Your goal
Begin with the line that contains "inside = inner_curve(bowl_curve(), wall_clearance)", end with the line that contains "points = [vertex.co", and extract exactly that stretch of lines.

- - -

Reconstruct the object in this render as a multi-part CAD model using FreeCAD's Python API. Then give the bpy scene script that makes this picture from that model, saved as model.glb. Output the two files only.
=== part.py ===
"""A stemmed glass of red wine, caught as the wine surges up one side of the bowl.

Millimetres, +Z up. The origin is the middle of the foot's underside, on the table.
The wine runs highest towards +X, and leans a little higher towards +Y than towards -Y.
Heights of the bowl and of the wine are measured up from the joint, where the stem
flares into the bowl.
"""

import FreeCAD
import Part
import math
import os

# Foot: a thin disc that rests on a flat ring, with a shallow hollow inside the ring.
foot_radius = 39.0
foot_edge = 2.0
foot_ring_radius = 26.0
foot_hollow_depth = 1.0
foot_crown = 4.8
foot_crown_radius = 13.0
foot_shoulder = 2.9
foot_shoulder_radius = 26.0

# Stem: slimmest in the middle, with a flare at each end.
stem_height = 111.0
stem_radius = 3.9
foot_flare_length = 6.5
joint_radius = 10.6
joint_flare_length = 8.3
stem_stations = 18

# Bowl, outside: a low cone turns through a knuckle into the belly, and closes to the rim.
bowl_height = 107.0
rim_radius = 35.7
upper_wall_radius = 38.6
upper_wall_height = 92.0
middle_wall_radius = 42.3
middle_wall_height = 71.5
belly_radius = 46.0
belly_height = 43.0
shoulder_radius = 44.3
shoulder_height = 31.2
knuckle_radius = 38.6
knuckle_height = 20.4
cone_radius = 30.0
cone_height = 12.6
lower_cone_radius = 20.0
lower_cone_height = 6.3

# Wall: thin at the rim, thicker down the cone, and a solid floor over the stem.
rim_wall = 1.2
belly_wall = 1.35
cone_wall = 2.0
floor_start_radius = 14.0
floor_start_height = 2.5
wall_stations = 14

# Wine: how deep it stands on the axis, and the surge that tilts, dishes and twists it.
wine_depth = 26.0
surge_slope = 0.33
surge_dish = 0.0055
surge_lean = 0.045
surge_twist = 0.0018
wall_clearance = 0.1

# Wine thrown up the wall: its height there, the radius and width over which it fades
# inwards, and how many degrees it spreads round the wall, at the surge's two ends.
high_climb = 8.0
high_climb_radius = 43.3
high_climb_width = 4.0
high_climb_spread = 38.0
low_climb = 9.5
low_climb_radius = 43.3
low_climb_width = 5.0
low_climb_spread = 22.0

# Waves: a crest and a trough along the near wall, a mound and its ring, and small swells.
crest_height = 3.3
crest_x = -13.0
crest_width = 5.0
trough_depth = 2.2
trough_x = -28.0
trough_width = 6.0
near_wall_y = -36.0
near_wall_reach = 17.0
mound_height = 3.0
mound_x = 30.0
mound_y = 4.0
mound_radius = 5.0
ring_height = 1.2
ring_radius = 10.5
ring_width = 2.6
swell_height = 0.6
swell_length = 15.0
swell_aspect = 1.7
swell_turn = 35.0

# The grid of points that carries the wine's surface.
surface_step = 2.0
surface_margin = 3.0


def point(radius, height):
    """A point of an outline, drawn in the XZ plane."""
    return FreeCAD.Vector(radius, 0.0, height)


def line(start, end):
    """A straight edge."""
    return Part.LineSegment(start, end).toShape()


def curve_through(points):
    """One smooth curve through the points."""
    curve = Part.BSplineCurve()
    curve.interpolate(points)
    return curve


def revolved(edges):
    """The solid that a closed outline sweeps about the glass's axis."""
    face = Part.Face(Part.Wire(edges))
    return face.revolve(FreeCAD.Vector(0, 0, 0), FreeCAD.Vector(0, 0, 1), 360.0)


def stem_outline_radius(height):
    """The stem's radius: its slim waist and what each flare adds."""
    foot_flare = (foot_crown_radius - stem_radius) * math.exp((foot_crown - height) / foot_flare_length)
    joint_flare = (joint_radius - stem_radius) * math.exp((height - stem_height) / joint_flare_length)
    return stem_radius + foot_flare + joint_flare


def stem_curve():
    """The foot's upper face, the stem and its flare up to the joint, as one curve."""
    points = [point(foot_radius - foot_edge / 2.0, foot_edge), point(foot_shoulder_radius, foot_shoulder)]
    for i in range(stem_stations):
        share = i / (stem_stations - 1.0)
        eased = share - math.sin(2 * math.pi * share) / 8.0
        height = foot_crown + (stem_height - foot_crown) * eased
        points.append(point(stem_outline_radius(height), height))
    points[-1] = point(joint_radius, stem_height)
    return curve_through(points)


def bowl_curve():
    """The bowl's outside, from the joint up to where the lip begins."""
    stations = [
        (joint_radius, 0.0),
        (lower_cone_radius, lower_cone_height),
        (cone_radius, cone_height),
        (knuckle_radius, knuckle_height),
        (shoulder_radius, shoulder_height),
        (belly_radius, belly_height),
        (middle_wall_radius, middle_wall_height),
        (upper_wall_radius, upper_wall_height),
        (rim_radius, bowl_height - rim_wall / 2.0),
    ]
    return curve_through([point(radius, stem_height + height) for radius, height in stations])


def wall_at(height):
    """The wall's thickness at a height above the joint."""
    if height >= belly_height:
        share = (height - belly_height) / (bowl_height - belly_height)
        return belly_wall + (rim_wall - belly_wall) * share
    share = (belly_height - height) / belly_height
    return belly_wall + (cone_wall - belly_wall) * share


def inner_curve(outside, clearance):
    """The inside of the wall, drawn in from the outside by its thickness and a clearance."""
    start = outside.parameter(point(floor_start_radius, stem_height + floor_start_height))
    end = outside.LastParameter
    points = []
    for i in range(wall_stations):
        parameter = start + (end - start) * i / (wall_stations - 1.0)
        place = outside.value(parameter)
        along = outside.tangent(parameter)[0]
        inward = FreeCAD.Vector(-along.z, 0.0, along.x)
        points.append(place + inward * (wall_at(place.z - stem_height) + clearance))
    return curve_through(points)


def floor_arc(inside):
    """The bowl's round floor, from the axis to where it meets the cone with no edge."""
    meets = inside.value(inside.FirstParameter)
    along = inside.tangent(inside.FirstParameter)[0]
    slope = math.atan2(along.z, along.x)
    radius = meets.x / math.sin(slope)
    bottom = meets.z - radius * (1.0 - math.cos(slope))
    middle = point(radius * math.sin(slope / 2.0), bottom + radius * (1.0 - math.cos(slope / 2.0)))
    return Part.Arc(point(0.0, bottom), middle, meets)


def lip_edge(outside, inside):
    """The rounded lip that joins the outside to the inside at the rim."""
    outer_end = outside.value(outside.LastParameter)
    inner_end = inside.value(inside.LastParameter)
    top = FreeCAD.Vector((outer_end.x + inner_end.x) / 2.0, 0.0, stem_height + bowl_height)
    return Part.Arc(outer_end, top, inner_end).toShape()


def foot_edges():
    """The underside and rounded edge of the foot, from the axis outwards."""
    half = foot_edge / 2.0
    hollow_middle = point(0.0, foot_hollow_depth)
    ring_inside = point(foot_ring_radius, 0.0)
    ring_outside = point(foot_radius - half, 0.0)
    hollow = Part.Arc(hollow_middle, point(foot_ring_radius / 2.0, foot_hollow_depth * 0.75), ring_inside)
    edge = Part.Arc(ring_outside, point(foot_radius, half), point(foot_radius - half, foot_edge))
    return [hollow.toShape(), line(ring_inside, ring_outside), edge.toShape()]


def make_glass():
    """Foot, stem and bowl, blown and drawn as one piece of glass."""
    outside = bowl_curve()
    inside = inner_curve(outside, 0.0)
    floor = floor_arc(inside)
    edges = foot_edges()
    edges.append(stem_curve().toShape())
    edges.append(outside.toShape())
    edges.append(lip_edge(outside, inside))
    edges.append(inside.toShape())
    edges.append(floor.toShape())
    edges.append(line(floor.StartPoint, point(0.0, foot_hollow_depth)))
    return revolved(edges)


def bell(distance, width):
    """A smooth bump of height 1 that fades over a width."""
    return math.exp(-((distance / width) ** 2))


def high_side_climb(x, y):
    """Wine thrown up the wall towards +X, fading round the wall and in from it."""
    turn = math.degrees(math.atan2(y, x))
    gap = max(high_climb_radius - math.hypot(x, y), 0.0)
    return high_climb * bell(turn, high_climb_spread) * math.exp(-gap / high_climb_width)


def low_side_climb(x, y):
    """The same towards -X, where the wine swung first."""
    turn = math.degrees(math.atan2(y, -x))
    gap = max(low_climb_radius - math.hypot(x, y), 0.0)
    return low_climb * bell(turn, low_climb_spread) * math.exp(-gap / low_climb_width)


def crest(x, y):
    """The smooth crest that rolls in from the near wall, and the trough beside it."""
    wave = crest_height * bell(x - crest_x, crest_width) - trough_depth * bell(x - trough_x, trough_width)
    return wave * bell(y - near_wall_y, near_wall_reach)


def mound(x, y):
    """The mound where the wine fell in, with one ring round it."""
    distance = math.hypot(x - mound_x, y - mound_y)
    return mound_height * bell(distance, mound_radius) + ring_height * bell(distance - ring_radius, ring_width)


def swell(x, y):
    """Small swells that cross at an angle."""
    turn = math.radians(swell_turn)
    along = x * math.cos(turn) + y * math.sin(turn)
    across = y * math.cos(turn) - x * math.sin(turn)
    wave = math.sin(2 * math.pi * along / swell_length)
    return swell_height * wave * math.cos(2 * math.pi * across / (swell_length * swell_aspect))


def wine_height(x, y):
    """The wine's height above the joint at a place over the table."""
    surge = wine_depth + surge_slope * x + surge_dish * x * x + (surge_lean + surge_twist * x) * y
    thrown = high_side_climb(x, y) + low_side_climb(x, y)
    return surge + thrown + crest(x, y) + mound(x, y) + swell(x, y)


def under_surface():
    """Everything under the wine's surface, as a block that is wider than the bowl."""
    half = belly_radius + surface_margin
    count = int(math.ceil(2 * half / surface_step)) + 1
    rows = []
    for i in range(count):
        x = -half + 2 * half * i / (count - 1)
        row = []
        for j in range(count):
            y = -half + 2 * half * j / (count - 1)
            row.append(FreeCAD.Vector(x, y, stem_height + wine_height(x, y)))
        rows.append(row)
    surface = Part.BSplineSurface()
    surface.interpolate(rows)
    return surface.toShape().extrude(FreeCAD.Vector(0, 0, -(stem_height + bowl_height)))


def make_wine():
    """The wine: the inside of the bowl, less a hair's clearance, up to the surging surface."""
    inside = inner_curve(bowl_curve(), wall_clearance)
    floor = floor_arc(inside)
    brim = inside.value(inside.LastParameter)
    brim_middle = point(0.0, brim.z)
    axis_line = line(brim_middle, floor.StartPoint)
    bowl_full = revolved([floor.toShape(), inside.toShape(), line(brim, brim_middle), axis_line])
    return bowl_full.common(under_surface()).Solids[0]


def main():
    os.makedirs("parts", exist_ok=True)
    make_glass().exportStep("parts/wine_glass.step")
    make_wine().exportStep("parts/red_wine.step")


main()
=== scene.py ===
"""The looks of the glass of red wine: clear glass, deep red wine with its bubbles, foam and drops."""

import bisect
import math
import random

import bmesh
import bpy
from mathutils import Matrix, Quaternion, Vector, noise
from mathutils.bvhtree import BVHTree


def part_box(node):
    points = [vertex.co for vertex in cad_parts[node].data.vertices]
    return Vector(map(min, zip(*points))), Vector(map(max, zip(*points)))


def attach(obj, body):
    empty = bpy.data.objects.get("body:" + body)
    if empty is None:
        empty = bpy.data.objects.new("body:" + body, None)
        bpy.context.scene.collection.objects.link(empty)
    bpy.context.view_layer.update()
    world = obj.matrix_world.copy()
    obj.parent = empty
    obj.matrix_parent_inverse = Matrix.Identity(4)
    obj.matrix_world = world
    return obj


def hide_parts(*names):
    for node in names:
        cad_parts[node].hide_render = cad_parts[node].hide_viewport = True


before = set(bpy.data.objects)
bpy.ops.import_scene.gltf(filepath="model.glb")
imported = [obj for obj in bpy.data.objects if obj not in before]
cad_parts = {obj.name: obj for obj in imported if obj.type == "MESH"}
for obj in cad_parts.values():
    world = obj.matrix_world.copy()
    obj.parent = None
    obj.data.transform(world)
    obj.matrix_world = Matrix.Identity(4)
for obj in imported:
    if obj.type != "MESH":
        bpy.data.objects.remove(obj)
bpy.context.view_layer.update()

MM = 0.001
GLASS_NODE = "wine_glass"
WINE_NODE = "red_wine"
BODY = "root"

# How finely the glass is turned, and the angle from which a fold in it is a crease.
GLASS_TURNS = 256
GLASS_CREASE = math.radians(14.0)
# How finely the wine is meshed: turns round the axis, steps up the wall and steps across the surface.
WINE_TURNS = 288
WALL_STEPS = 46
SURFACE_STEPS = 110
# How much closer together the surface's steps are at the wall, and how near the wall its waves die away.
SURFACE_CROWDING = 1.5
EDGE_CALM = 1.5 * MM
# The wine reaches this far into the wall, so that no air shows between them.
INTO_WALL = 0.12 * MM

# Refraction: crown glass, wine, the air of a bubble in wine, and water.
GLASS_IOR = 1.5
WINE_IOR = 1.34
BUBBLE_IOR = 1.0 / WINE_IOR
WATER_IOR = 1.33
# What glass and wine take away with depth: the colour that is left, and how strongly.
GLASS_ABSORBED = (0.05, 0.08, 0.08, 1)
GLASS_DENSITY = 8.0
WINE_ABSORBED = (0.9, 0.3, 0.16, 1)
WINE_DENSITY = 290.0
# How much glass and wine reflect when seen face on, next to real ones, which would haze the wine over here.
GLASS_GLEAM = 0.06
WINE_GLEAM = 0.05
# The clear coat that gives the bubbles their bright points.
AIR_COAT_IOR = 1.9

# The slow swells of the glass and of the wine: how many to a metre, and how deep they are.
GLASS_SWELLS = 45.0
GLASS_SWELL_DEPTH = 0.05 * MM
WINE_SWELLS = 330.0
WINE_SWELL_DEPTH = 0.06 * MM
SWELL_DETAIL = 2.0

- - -

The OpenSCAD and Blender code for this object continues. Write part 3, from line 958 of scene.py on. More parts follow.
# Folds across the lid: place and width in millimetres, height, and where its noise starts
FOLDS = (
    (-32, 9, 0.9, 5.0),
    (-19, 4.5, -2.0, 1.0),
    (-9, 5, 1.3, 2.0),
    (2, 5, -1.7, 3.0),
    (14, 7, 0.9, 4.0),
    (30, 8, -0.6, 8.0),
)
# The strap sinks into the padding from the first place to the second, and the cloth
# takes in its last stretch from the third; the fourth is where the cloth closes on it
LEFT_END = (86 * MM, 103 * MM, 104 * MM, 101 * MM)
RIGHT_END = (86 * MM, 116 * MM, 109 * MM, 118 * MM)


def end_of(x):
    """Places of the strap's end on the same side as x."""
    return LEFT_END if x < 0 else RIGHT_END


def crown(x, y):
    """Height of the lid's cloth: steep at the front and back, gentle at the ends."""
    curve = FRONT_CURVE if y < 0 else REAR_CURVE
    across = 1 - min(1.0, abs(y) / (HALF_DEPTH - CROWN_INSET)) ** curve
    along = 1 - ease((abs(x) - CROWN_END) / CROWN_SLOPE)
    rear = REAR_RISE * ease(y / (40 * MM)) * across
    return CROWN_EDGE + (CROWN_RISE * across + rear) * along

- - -

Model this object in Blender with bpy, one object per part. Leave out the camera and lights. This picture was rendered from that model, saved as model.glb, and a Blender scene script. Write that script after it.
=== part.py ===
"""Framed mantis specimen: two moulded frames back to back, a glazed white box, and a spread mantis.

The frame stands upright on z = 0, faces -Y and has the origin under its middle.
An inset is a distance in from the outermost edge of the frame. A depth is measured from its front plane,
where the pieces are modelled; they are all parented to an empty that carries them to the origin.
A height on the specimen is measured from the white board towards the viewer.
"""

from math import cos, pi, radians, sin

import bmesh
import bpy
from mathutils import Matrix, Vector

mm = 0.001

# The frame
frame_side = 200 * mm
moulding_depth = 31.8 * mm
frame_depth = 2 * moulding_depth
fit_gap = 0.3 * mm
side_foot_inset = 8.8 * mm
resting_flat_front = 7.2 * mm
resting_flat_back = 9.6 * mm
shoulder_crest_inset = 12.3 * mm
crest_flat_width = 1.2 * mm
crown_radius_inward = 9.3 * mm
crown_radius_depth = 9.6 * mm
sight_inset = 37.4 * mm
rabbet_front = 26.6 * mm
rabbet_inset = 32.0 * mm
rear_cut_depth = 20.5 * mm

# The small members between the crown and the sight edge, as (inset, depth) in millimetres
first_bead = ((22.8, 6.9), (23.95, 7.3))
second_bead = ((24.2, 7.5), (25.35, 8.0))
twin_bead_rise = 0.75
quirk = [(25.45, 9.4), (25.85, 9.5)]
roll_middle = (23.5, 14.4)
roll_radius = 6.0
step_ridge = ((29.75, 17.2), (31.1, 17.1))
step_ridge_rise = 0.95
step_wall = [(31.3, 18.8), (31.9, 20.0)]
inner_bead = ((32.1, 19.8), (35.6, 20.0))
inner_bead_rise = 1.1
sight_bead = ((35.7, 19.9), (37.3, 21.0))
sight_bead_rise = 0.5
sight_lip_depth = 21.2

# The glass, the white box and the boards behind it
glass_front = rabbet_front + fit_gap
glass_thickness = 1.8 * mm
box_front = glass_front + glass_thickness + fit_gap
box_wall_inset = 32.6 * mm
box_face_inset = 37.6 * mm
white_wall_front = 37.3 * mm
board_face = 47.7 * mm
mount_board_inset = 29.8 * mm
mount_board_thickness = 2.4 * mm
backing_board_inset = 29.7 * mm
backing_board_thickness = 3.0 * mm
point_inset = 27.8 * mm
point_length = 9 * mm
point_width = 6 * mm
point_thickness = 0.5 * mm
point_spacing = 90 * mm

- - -

The output
    inside = inner_curve(bowl_curve(), wall_clearance)
    floor = floor_arc(inside)
    brim = inside.value(inside.LastParameter)
    brim_middle = point(0.0, brim.z)
    axis_line = line(brim_middle, floor.StartPoint)
    bowl_full = revolved([floor.toShape(), inside.toShape(), line(brim, brim_middle), axis_line])
    return bowl_full.common(under_surface()).Solids[0]


def main():
    os.makedirs("parts", exist_ok=True)
    make_glass().exportStep("parts/wine_glass.step")
    make_wine().exportStep("parts/red_wine.step")


main()
=== scene.py ===
"""The looks of the glass of red wine: clear glass, deep red wine with its bubbles, foam and drops."""

import bisect
import math
import random

import bmesh
import bpy
from mathutils import Matrix, Quaternion, Vector, noise
from mathutils.bvhtree import BVHTree


def part_box(node):
    points = [vertex.co for vertex in cad_parts[node].data.vertices]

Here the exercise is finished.